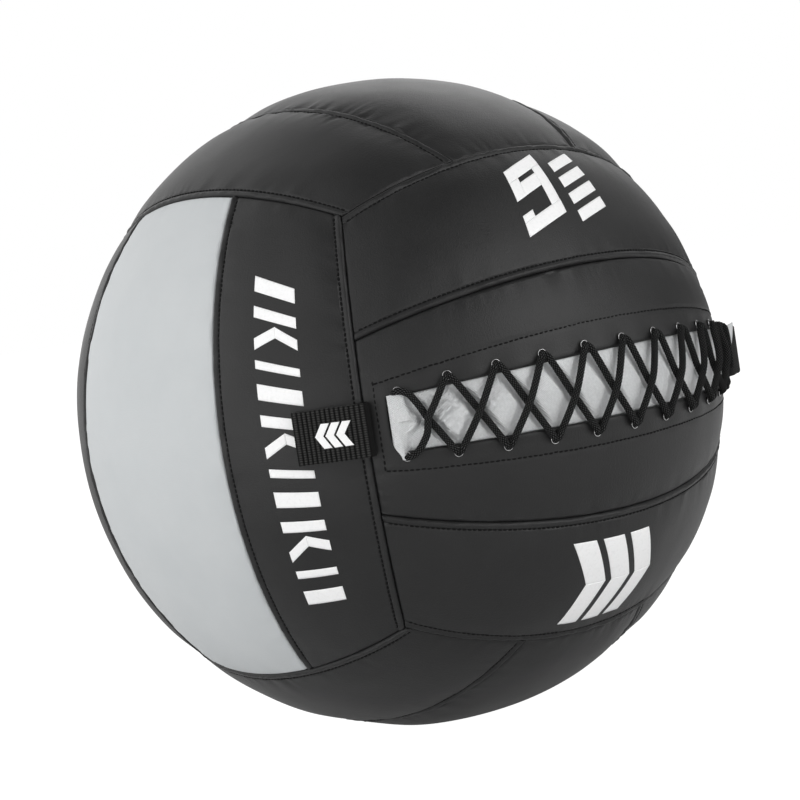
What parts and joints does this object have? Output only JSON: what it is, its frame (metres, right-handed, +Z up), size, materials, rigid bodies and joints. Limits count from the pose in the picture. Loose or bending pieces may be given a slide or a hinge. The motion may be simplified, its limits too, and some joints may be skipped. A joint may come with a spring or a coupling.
{
  "type": "wall ball",
  "caption": "Soft weighted exercise ball of sewn panels, laced shut over a cloth tongue, with two webbing loops that fold on the side seams.",
  "frame": {"origin": "middle of the flat on which the ball rests, under its centre", "axes": "+Z up, -Y out of the laced panel, -X out of the face with the silver panel"},
  "size_m": [0.35, 0.3559, 0.3495],
  "materials": {
    "black_skin": "satin coated cloth with fine grain",
    "silver_skin": "satin coated cloth with fine grain",
    "silver_cloth": "fine woven, slight sheen",
    "facing_cloth": "matte woven",
    "lace_cord": "braided",
    "webbing": "ribbed",
    "nickel": "polished",
    "foam": "open foam",
    "fibre": "loose textile fill",
    "canvas": "plain woven"
  },
  "bodies": {
    "ball": {"front_lower_panel": "black_skin", "front_middle_panel": "black_skin", "front_upper_panel": "black_skin", "back_lower_panel": "black_skin", "back_middle_panel": "black_skin", "back_upper_panel": "black_skin", "left_front_panel": "black_skin", "left_middle_panel": "silver_skin", "left_back_panel": "black_skin", "right_back_panel": "black_skin", "right_middle_panel": "black_skin", "right_front_panel": "black_skin", "top_right_panel": "black_skin", "top_middle_panel": "black_skin", "top_left_panel": "black_skin", "bottom_left_panel": "black_skin", "bottom_middle_panel": "black_skin", "bottom_right_panel": "black_skin", "slot_facing": "facing_cloth", "tongue": "silver_cloth", "lace": "lace_cord", "eyelet_upper_01": "nickel", "eyelet_upper_02": "nickel", "eyelet_upper_03": "nickel", "eyelet_upper_04": "nickel", "eyelet_upper_05": "nickel", "eyelet_upper_06": "nickel", "eyelet_upper_07": "nickel", "eyelet_upper_08": "nickel", "eyelet_upper_09": "nickel", "eyelet_upper_10": "nickel", "eyelet_upper_11": "nickel", "eyelet_lower_01": "nickel", "eyelet_lower_02": "nickel", "eyelet_lower_03": "nickel", "eyelet_lower_04": "nickel", "eyelet_lower_05": "nickel", "eyelet_lower_06": "nickel", "eyelet_lower_07": "nickel", "eyelet_lower_08": "nickel", "eyelet_lower_09": "nickel", "eyelet_lower_10": "nickel", "eyelet_lower_11": "nickel", "padding_upper": "foam", "padding_lower": "foam", "fill_upper": "fibre", "fill_lower": "fibre", "ballast_bag": "canvas"},
    "loop_left": {"tab_left": "webbing"},
    "loop_right": {"tab_right": "webbing"}
  },
  "joints": [
    {"name": "tab_left_fold", "type": "hinge", "parent": "ball", "child": "loop_left", "pos_m": [-0.12516, -0.12516, 0.1745], "axis": [0, 0, 1], "range_deg": [0, 100]},
    {"name": "tab_right_fold", "type": "hinge", "parent": "ball", "child": "loop_right", "pos_m": [0.12516, -0.12516, 0.1745], "axis": [0, 0, -1], "range_deg": [-16, 70]}
  ]
}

* _Request_:
Copy the material above, line for line.

* _Result of the exercise_:
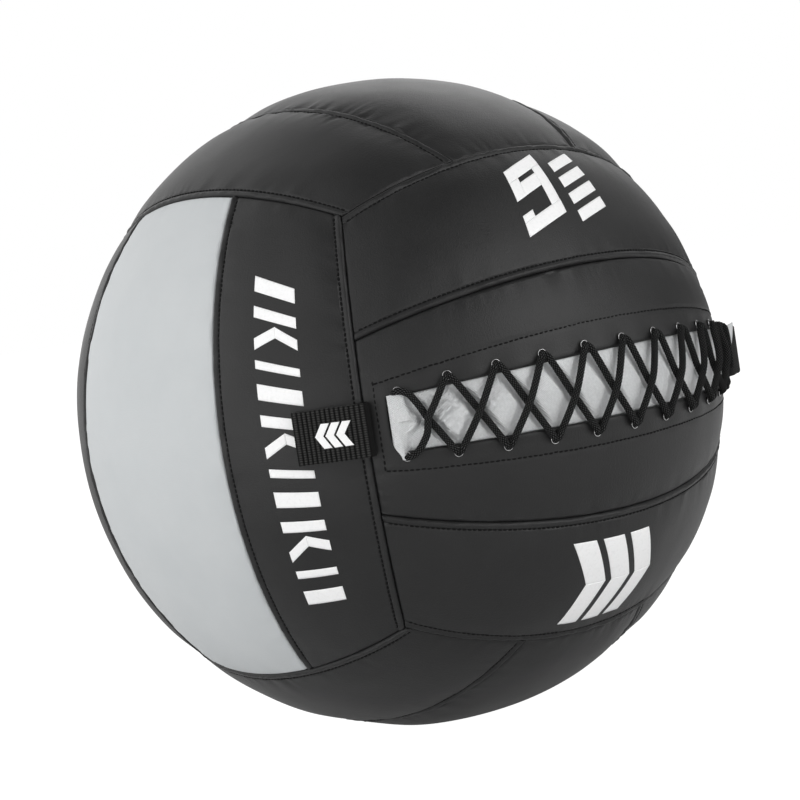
What parts and joints does this object have? Output only JSON: what it is, its frame (metres, right-handed, +Z up), size, materials, rigid bodies and joints. Limits count from the pose in the picture. Loose or bending pieces may be given a slide or a hinge. The motion may be simplified, its limits too, and some joints may be skipped. A joint may come with a spring or a coupling.
{
  "type": "wall ball",
  "caption": "Soft weighted exercise ball of sewn panels, laced shut over a cloth tongue, with two webbing loops that fold on the side seams.",
  "frame": {"origin": "middle of the flat on which the ball rests, under its centre", "axes": "+Z up, -Y out of the laced panel, -X out of the face with the silver panel"},
  "size_m": [0.35, 0.3559, 0.3495],
  "materials": {
    "black_skin": "satin coated cloth with fine grain",
    "silver_skin": "satin coated cloth with fine grain",
    "silver_cloth": "fine woven, slight sheen",
    "facing_cloth": "matte woven",
    "lace_cord": "braided",
    "webbing": "ribbed",
    "nickel": "polished",
    "foam": "open foam",
    "fibre": "loose textile fill",
    "canvas": "plain woven"
  },
  "bodies": {
    "ball": {"front_lower_panel": "black_skin", "front_middle_panel": "black_skin", "front_upper_panel": "black_skin", "back_lower_panel": "black_skin", "back_middle_panel": "black_skin", "back_upper_panel": "black_skin", "left_front_panel": "black_skin", "left_middle_panel": "silver_skin", "left_back_panel": "black_skin", "right_back_panel": "black_skin", "right_middle_panel": "black_skin", "right_front_panel": "black_skin", "top_right_panel": "black_skin", "top_middle_panel": "black_skin", "top_left_panel": "black_skin", "bottom_left_panel": "black_skin", "bottom_middle_panel": "black_skin", "bottom_right_panel": "black_skin", "slot_facing": "facing_cloth", "tongue": "silver_cloth", "lace": "lace_cord", "eyelet_upper_01": "nickel", "eyelet_upper_02": "nickel", "eyelet_upper_03": "nickel", "eyelet_upper_04": "nickel", "eyelet_upper_05": "nickel", "eyelet_upper_06": "nickel", "eyelet_upper_07": "nickel", "eyelet_upper_08": "nickel", "eyelet_upper_09": "nickel", "eyelet_upper_10": "nickel", "eyelet_upper_11": "nickel", "eyelet_lower_01": "nickel", "eyelet_lower_02": "nickel", "eyelet_lower_03": "nickel", "eyelet_lower_04": "nickel", "eyelet_lower_05": "nickel", "eyelet_lower_06": "nickel", "eyelet_lower_07": "nickel", "eyelet_lower_08": "nickel", "eyelet_lower_09": "nickel", "eyelet_lower_10": "nickel", "eyelet_lower_11": "nickel", "padding_upper": "foam", "padding_lower": "foam", "fill_upper": "fibre", "fill_lower": "fibre", "ballast_bag": "canvas"},
    "loop_left": {"tab_left": "webbing"},
    "loop_right": {"tab_right": "webbing"}
  },
  "joints": [
    {"name": "tab_left_fold", "type": "hinge", "parent": "ball", "child": "loop_left", "pos_m": [-0.12516, -0.12516, 0.1745], "axis": [0, 0, 1], "range_deg": [0, 100]},
    {"name": "tab_right_fold", "type": "hinge", "parent": "ball", "child": "loop_right", "pos_m": [0.12516, -0.12516, 0.1745], "axis": [0, 0, -1], "range_deg": [-16, 70]}
  ]
}